Chicago Bears president and CEO Ted Phillips to retire at end of 2022 season
CHICAGO (CBS) -- After 40 years with the team, Chicago Bears president Ted Phillips will retire at the end of the season, the team announced Friday.
"I have been truly blessed with the honor of working for the Chicago Bears for 40 seasons and look forward to leading the team through the 2022 season. I appreciate the support of the McCaskey family and to be involved in overseeing this amazing growth of the Chicago Bears through the years, is a dream come true," Phillips said in a statement. "Every day has been a true pleasure and being surrounded by so many talented and wonderful people has made my job richly rewarding on many levels. I will always bleed blue and orange and forever be proud to be a part of the Chicago Bears family."
Phillips has been the team's president and CEO since 1999, and before that served in other various executive roles with the team, including as vice president of operations for six years, as director of finance for six years, and as the team's comptroller for four years.

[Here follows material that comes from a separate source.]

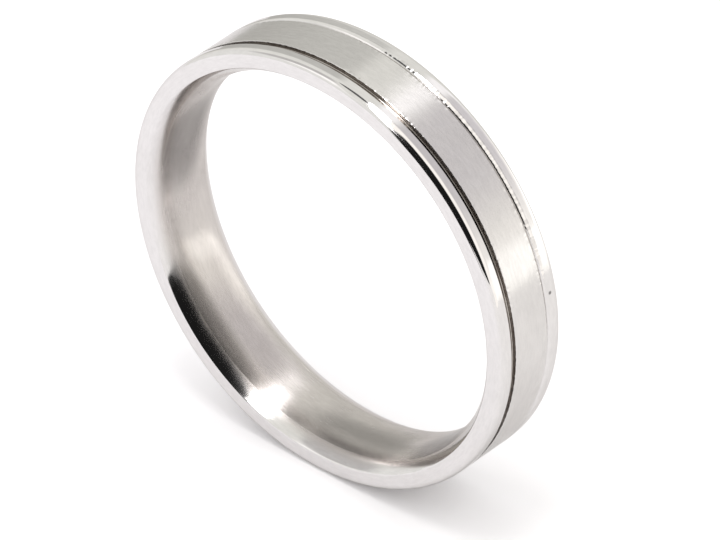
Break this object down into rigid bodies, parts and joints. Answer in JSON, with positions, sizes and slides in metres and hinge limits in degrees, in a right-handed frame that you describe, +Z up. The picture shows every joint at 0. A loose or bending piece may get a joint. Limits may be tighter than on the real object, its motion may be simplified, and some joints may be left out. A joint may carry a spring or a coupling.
{
  "type": "wedding band",
  "caption": "Flat white-metal wedding band with a satin centre between two fine grooves, polished rounded rims and a comfort-fit bore.",
  "frame": {"origin": "centre of the band, on its axis and midway between its side faces", "axes": "Y along the band's axis (the finger's direction), front rim towards -Y; +Z up with the band standing upright on its edge"},
  "size_m": [0.0216, 0.004, 0.0216],
  "materials": {
    "bore_metal": "polished, with fine marks round the bore",
    "satin_metal": "satin",
    "polished_metal": "polished"
  },
  "bodies": {
    "root": {"comfort_fit_sleeve": "bore_metal", "satin_centre_band": "satin_metal", "front_rim": "polished_metal", "back_rim": "polished_metal"}
  },
  "joints": []
}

"He started out with us as a financial expert. Anything that he was ever asked to take care of, he came through and did it very well. We've been very blessed to have him," Bears owner Virginia Halas McCaskey said in a statement.
During his time as team president and CEO, Phillips helped oversee the hiring of four general managers: Jerry Angelo in 2001, Phil Emery in 2012, Ryan Pace in 2015, and Ryan Poles in 2022.
"It's difficult to put into words how much Ted has meant to the Bears and our family. The faith that Virginia and Ed McCaskey placed in him by naming him President and CEO of the Bears has been rewarded many times over," said Bears Chairman George H. McCaskey. "He's the best boss I ever had, and when I became his boss, he handled it graciously, as he has so many other situations. He is held in high regard by his peers around the league, and deservedly so. We are lucky to have had him here as long as we did."
A search for Phillips' successor is underway, according to the Bears.